Shame can ruin a person, it can make you feel 2 feet tall, it can make you lock yourself away to the furthest corner in the darkest room of the house you don’t find comfort in anymore. I think as a young teenager everyone carries around a cage of shame keeping everyone just far enough, so they don’t get trapped in there with you. The older generation will harp on about how we are the lucky ones, we don’t have the weight of the world on our shoulders, we don’t have the same troubles that they had. And they’re absolutely right. We have a different world on our shoulders. A world with judgment and ridicule, a world that makes girls and boys feel like shit six and a half days of the week. The people you bring into your shame cage aren’t supposed to leave, however Stockholm syndrome that appears to be, they are supposed to stay in there with you and help you dig out from underneath.
I was packing my bags for my first holiday away without parental supervision, seventeen-year-old me thought I was the dog’s bollocks. I was going with my best friend, my shame cage roommate, Kira. Her and I had been digging for many years together and with this trip just around the corner we were so close to the final escape. Kira, late as always, arrived 2 hours after the requested time with clothes in an assortment of different supermarket bags with options, because girls love options. Both with our hair tied back, trackies on and full oily faces, we tackled the suitcases.
Although Kira and I are known as a double act in the south east we had recently become a trio with Miss Emily Kirsch Mills joining the group, after all the strongest shape is a triangle. As this trip was a gift from my mother, there were only two tickets, and as Emily had been too recent an addition in my mothers’ eyes, the obvious choice was Kira. We made our peace with and it and Emily didn’t hold a grudge, I respected her for that.
I remembered that I had some last-minute shopping to do, so Kira and I jumped in the car and made our way into town to scope the Poundland holiday range. Whilst we were in the car on the way home, Kira got a call from Emily.
“Where are you, I’ve been standing here for fifteen minutes?”
Confusion washed over our faces, Kira’s response mimicked our expression and Emily became more enraged at our blank reaction. We were told, in no specific terms, to hurry the fuck up. We discussed a game plan as we made our way back home, deny everything, as luck would have it, this time we really didn’t know what she was on about.
We met with Emily in the market square where she confessed, she felt left out, that she had a front row seat to the Kira and Giulia show but wasnever brought up for audience participation. I felt horrible that I could make another person feel so isolated. But as Emily went on, I could see the anger build behind her eyes. Although Emily was a reasonable and fair judge her superpower was knowing your weaknesses and keeping them for a rainy day. She reared her ugly headand turned against Kira first telling her she was useless, thick, too focused on boys instead of building a personality. With a beat she faced me. Cold and stern. Emily knew my shame, the largest weight on my cage. I, for longer than I like to admit, was the other woman, knowingly, regretfully, but at the time unapologetically.

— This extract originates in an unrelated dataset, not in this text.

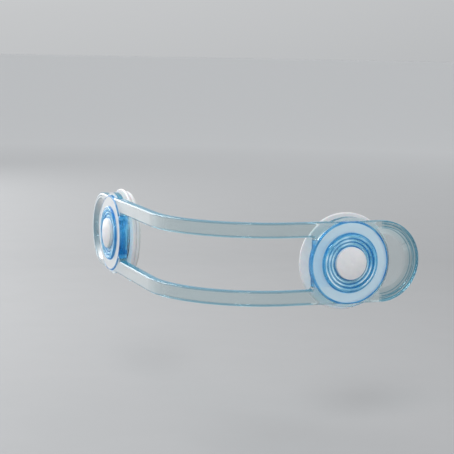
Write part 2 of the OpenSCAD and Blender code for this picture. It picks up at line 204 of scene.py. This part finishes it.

“Slut!”, “Disgusting!” and my personal favourite, “You’ll never be good enough.”
I could see the colour drain from her face, she realised what she had done. I consider myself a calm person 98% of the time, but that 2% became enough to snap her in half and laugh at the pieces that remained. I felt the blood curdle under my skin as I spat at her feet. As my arm wound back and my fist began to clench, I felt a touch. Kira brought me back to where I was, she told me to leave it, she wasn’t worth it. I looked her in the eye and told her she’d be nothing but a smear on my memories, the blank face I’ll laugh about one day.
I haven’t forgotten her face. But I don’t want to either. I act as if I was merciful on the day, but I was hurt. Hurt that a friend would turn on me like that with no remorse. Oh well, still got to go to Amsterdam.